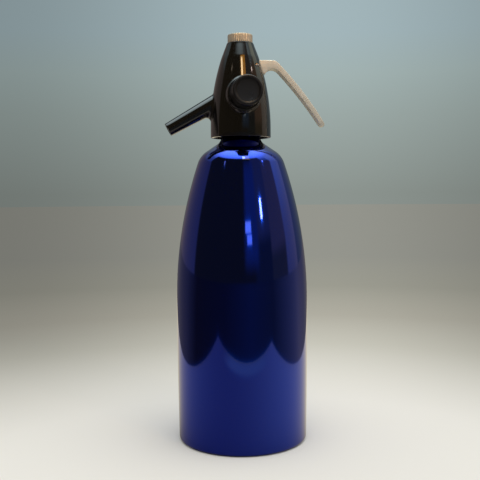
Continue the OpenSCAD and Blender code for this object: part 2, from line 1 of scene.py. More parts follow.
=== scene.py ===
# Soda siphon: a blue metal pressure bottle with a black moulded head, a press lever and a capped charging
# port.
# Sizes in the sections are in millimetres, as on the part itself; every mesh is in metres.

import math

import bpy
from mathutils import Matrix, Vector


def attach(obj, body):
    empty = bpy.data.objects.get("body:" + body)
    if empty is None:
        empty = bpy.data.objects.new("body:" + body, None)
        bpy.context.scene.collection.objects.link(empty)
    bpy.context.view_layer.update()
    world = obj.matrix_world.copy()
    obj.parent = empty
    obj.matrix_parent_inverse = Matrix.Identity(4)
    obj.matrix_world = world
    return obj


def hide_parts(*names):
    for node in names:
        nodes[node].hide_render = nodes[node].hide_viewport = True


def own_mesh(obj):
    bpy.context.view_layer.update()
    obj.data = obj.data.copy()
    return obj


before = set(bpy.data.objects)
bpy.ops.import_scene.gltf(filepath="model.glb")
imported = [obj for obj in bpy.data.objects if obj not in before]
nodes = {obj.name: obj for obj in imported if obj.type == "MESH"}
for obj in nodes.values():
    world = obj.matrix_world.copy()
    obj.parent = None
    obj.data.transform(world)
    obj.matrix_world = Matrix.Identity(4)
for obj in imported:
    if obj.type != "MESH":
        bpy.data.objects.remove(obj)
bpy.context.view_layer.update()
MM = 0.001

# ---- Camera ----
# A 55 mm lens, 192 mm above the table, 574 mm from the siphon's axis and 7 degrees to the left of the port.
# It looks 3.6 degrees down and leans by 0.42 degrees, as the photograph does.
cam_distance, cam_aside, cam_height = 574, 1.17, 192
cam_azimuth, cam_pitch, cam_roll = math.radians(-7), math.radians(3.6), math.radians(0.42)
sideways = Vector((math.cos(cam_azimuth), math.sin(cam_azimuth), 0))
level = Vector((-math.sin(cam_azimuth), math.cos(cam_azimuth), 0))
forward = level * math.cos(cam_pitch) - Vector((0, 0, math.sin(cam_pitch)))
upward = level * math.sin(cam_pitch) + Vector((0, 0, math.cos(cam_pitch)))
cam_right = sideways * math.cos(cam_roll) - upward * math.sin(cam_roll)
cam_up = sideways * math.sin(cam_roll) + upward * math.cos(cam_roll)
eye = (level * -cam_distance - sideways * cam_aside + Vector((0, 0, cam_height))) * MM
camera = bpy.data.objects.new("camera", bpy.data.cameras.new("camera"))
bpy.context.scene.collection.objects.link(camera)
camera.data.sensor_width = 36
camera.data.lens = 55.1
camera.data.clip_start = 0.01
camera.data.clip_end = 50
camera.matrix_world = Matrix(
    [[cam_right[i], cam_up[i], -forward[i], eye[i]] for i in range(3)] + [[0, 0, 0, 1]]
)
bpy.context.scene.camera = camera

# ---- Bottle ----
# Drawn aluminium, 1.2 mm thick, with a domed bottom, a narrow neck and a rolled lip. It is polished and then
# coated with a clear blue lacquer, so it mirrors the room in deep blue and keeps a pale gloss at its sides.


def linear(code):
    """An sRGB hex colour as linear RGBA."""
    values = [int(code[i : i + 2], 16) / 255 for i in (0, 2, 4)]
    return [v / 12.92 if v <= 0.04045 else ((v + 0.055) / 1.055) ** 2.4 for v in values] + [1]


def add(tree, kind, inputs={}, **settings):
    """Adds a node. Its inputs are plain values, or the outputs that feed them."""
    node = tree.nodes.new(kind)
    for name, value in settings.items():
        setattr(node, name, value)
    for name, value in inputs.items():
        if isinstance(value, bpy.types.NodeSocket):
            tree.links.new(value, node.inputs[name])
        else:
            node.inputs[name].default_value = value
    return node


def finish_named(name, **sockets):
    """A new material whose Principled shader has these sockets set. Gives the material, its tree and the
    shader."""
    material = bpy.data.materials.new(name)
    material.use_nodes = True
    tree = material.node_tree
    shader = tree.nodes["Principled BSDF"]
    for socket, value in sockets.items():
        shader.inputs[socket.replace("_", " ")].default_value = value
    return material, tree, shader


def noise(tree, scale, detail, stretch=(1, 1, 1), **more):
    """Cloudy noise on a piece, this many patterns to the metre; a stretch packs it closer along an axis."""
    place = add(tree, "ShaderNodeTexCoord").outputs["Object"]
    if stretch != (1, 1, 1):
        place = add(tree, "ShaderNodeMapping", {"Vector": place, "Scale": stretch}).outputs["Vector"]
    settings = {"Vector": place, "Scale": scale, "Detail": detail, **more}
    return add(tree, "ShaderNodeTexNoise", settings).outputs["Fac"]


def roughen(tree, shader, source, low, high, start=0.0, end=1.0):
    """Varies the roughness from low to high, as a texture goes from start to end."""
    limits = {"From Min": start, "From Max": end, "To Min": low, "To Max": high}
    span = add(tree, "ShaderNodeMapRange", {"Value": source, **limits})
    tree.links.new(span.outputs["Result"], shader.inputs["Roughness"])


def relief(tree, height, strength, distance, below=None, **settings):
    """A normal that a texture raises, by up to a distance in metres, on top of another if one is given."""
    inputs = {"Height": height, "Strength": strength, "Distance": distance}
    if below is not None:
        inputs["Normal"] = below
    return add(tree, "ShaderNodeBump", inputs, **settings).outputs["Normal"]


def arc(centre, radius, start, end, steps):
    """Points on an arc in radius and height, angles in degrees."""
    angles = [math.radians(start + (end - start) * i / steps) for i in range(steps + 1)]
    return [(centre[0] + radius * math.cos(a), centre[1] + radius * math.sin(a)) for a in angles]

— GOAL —
The required output is the exact run of lines from the beginning of the listing above to the line that contains "import math", inclusive of both.

— EXERCISE OUTPUT —
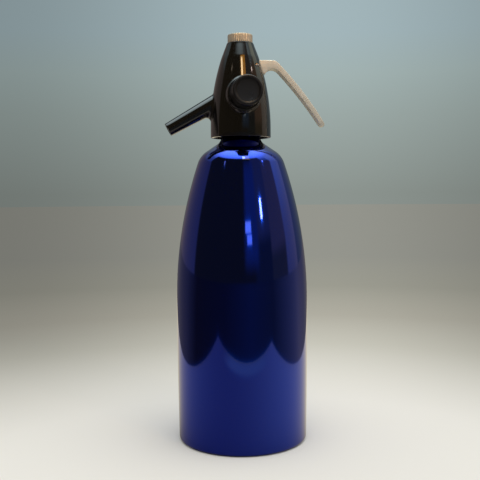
Continue the OpenSCAD and Blender code for this object: part 2, from line 1 of scene.py. More parts follow.
=== scene.py ===
# Soda siphon: a blue metal pressure bottle with a black moulded head, a press lever and a capped charging
# port.
# Sizes in the sections are in millimetres, as on the part itself; every mesh is in metres.

import math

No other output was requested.